PROBLEM TO WORK ON - Your task is to copy every line of this material exactly.
______________________________
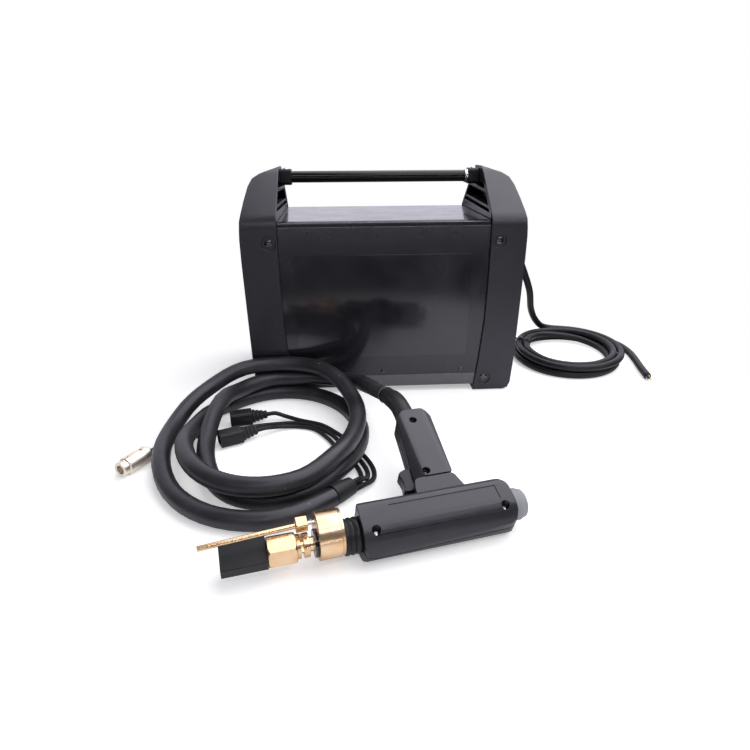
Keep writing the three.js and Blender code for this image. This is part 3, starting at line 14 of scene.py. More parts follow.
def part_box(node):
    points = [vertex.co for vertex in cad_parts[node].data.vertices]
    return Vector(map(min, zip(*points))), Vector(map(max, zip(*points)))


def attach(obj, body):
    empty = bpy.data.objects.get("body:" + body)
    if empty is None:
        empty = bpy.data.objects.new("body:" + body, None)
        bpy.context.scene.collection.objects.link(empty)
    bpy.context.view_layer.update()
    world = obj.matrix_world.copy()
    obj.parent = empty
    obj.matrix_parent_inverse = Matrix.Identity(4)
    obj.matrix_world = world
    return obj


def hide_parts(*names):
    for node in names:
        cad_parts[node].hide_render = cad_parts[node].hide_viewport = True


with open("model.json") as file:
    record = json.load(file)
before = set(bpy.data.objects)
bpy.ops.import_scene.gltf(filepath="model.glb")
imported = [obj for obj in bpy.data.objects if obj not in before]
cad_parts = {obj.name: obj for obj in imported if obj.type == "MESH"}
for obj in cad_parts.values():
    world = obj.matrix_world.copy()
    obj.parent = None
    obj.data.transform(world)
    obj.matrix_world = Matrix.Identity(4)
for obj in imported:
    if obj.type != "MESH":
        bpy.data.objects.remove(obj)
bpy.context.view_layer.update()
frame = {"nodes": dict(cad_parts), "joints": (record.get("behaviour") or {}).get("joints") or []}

# Camera and the unit's place
# The camera stands in front of the viewed side, a little left of the middle, and looks down
# on the unit. The unit's end cap in the frame gives the unit's origin.
UNIT_LENGTH = 0.450
UNIT_WIDTH = 0.240
cap_low, cap_high = (Vector(corner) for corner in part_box("rear_cap"))
unit_origin = Vector((cap_high.x - UNIT_LENGTH / 2, cap_low.y, 0.0))

EYE = Vector((-0.0707, -0.8983, 0.4027))
EYE_YAW = 0.0595
EYE_PITCH = 0.3898
EYE_ROLL = -0.0046
FOCAL_PIXELS = 570.55
PICTURE_PIXELS = 750.0
SENSOR = 36.0
NEAREST_SEEN = 0.01


def scene_object(name, data):
    """Object with this data, linked into the scene."""
    thing = bpy.data.objects.new(name, data)
    bpy.context.scene.collection.objects.link(thing)
    return thing


forward = Vector((
    math.sin(EYE_YAW) * math.cos(EYE_PITCH),
    math.cos(EYE_YAW) * math.cos(EYE_PITCH),
    -math.sin(EYE_PITCH),
))
level = Vector((math.cos(EYE_YAW), -math.sin(EYE_YAW), 0.0))
upward = level.cross(forward)
right = math.cos(EYE_ROLL) * level + math.sin(EYE_ROLL) * upward
above = math.cos(EYE_ROLL) * upward - math.sin(EYE_ROLL) * level
camera_data = bpy.data.cameras.new("camera")
camera_data.sensor_width = SENSOR
camera_data.lens = FOCAL_PIXELS / PICTURE_PIXELS * SENSOR
camera_data.clip_start = NEAREST_SEEN
camera = scene_object("camera", camera_data)
camera.matrix_world = Matrix.Translation(unit_origin + EYE) @ Matrix(
    (right, above, -forward)).transposed().to_4x4()
bpy.context.scene.camera = camera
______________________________
WORKED SOLUTION -
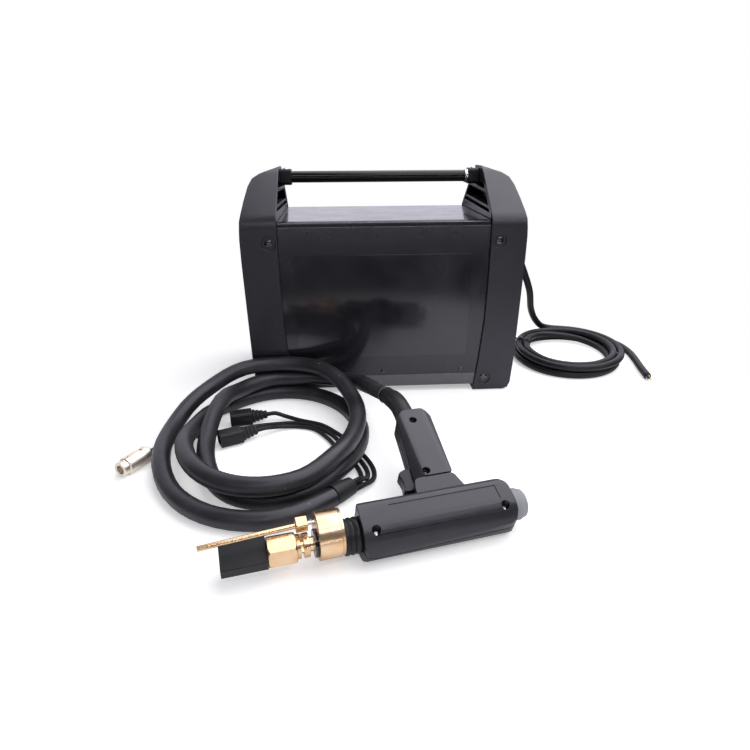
Keep writing the three.js and Blender code for this image. This is part 3, starting at line 14 of scene.py. More parts follow.
def part_box(node):
    points = [vertex.co for vertex in cad_parts[node].data.vertices]
    return Vector(map(min, zip(*points))), Vector(map(max, zip(*points)))


def attach(obj, body):
    empty = bpy.data.objects.get("body:" + body)
    if empty is None:
        empty = bpy.data.objects.new("body:" + body, None)
        bpy.context.scene.collection.objects.link(empty)
    bpy.context.view_layer.update()
    world = obj.matrix_world.copy()
    obj.parent = empty
    obj.matrix_parent_inverse = Matrix.Identity(4)
    obj.matrix_world = world
    return obj


def hide_parts(*names):
    for node in names:
        cad_parts[node].hide_render = cad_parts[node].hide_viewport = True


with open("model.json") as file:
    record = json.load(file)
before = set(bpy.data.objects)
bpy.ops.import_scene.gltf(filepath="model.glb")
imported = [obj for obj in bpy.data.objects if obj not in before]
cad_parts = {obj.name: obj for obj in imported if obj.type == "MESH"}
for obj in cad_parts.values():
    world = obj.matrix_world.copy()
    obj.parent = None
    obj.data.transform(world)
    obj.matrix_world = Matrix.Identity(4)
for obj in imported:
    if obj.type != "MESH":
        bpy.data.objects.remove(obj)
bpy.context.view_layer.update()
frame = {"nodes": dict(cad_parts), "joints": (record.get("behaviour") or {}).get("joints") or []}

# Camera and the unit's place
# The camera stands in front of the viewed side, a little left of the middle, and looks down
# on the unit. The unit's end cap in the frame gives the unit's origin.
UNIT_LENGTH = 0.450
UNIT_WIDTH = 0.240
cap_low, cap_high = (Vector(corner) for corner in part_box("rear_cap"))
unit_origin = Vector((cap_high.x - UNIT_LENGTH / 2, cap_low.y, 0.0))

EYE = Vector((-0.0707, -0.8983, 0.4027))
EYE_YAW = 0.0595
EYE_PITCH = 0.3898
EYE_ROLL = -0.0046
FOCAL_PIXELS = 570.55
PICTURE_PIXELS = 750.0
SENSOR = 36.0
NEAREST_SEEN = 0.01


def scene_object(name, data):
    """Object with this data, linked into the scene."""
    thing = bpy.data.objects.new(name, data)
    bpy.context.scene.collection.objects.link(thing)
    return thing


forward = Vector((
    math.sin(EYE_YAW) * math.cos(EYE_PITCH),
    math.cos(EYE_YAW) * math.cos(EYE_PITCH),
    -math.sin(EYE_PITCH),
))
level = Vector((math.cos(EYE_YAW), -math.sin(EYE_YAW), 0.0))
upward = level.cross(forward)
right = math.cos(EYE_ROLL) * level + math.sin(EYE_ROLL) * upward
above = math.cos(EYE_ROLL) * upward - math.sin(EYE_ROLL) * level
camera_data = bpy.data.cameras.new("camera")
camera_data.sensor_width = SENSOR
camera_data.lens = FOCAL_PIXELS / PICTURE_PIXELS * SENSOR
camera_data.clip_start = NEAREST_SEEN
camera = scene_object("camera", camera_data)
camera.matrix_world = Matrix.Translation(unit_origin + EYE) @ Matrix(
    (right, above, -forward)).transposed().to_4x4()
bpy.context.scene.camera = camera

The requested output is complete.